Are you sitting down? I only ask because it is at this point my dear little sprigs of sugar-blossom that I must break from my narrative to deliver a SHOCK CONFESSION. That’s right, a SHOCK CONFESSION. Although, given my earlier musings perhaps it is less SHOCK and more bleeding, blindingly obvious. Nevertheless, here goes: I am writing this review much, much later than I should be. So late that I now can’t remember exactly what we ate. So late that the scrap of paper upon which I had recorded this vital information is long gone – lost forever in the ether that is my bedroom. Any hopes of a factual or even vaguely reliable depiction of what adorned my plate and bedded down in my belly must be snuffed.

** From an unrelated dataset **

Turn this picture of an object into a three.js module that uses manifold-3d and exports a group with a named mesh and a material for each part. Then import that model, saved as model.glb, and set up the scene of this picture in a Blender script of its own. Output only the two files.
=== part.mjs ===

All that is left for me to do now is to tell you that there was most definitely a creamy, dreamy cheesecake involved and some sort of scrumptious, crunchy meringue jobby. My tea consisted of brewed rosebuds and Fay was so enamored with one of the cakes that she described it as being like “sex in her mouth” (it might have been at this point that the lady next to us withdrew). Aside from this and apart from impressing upon you that I remember it all to be absolutely delicious there is really not much more I can say – sorry sausages but that’s the best I can do. You and your taste bud army are just going to have to make this trip for yourselves… Well, come on! What you waiting for? Hup, two, three, four! You wouldn’t want to be late now, would you?